|
|
|
|
|
by LeanderK
1291 days ago
|
|
It has long been experimentally shown that neural network do in fact generalise and do not just memorise the training samples. What we do not see here is the convergence of the empirical distribution to the ideal distribution, the data is too sparse, the dimensionality too high. The amount of data is undoubtably enormous but it is not so simple. Only years and years of research have lead to models that are capable of learning such enormous amounts of data, while we can also see steady improvements on fixed datasets which means we in facto do make real progress on quite a lot of fronts.

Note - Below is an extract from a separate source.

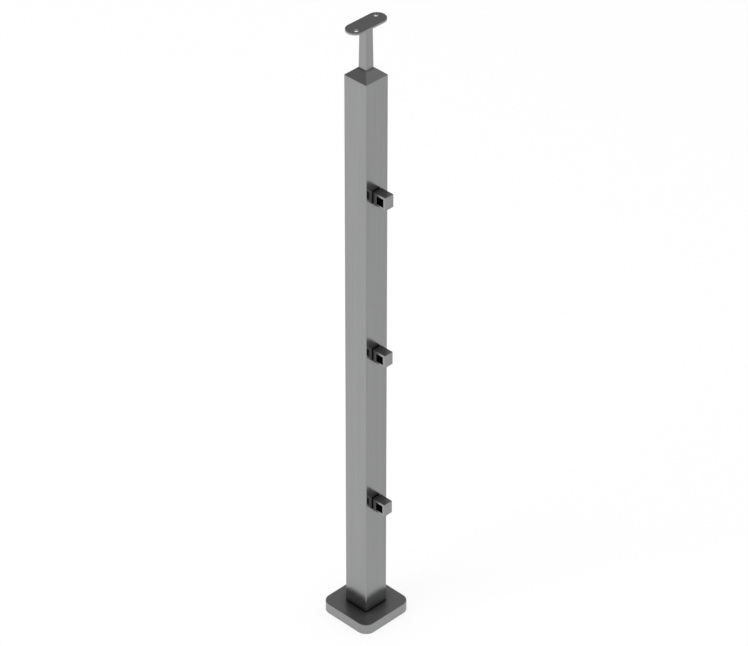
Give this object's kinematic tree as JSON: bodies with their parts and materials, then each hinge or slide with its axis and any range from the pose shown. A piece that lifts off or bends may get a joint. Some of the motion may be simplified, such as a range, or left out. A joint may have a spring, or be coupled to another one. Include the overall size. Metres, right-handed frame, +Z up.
{
  "type": "railing post",
  "caption": "Square steel railing post with a foot cover, square bar holders up one side and a screw-on saddle for the handrail.",
  "frame": {"origin": "on the tube's axis at the floor, under the foot plate", "axes": "+Z up the post, +X along the railing and its bars, bar holders on the -Y face"},
  "size_m": [0.089, 0.089, 0.9515],
  "materials": {
    "tube_steel": "satin ground lengthwise",
    "plate_steel": "mill finish",
    "cover_steel": "satin pressed sheet",
    "cast_steel": "satin ground",
    "saddle_steel": "satin ground lengthwise",
    "holder_steel": "satin ground",
    "fastener_steel": "plain turned",
    "spacer_rubber": "matt"
  },
  "bodies": {
    "post": {"post_tube": "tube_steel", "foot_plate": "plate_steel", "top_cap": "cast_steel", "saddle_stem": "cast_steel", "stem_screw": "fastener_steel", "saddle_plate": "saddle_steel", "bar_holder_1": "holder_steel", "holder_spacer_1": "spacer_rubber", "holder_screw_1": "fastener_steel", "rivet_nut_1": "fastener_steel", "grub_screw_1": "fastener_steel", "bar_holder_2": "holder_steel", "holder_spacer_2": "spacer_rubber", "holder_screw_2": "fastener_steel", "rivet_nut_2": "fastener_steel", "grub_screw_2": "fastener_steel", "bar_holder_3": "holder_steel", "holder_spacer_3": "spacer_rubber", "holder_screw_3": "fastener_steel", "rivet_nut_3": "fastener_steel", "grub_screw_3": "fastener_steel"},
    "cover": {"base_cover": "cover_steel"}
  },
  "joints": [
    {"name": "cover_slide", "type": "slide", "parent": "post", "child": "cover", "axis": [0, 0, 1], "range_m": [0, 0.173]}
  ]
}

More data-efficiency would be great but at least we do have those datasets for language-related tasks, also it has been shown that fine-tuning is working quite well which might be a way to escape the dreaded data-inefficiency of our learning models. In the end, we are not really in the business of copying the brain but creating models that learn from data. If we arrive at a model that can solve the problem we are interested in through different means than a human would, e.g. first pre-train on half of the internet and then fine tune on your taks, we would be quite happy and it would not be seen as a dealbreaker. Of course, we would really like to have models that learn faster or have more skills, but it's amazing what's possible right now. What I find inspiring is how simple the fundamental building blocks are that our models are composed of, from gradient descent to matrix multiplication to Relus (just a max(x,0)). It's not magic, just research. |
|
Transformers famously employ the Softmax activation inside the attention matrix. Very rare to see Softmax anywhere other than the final layer.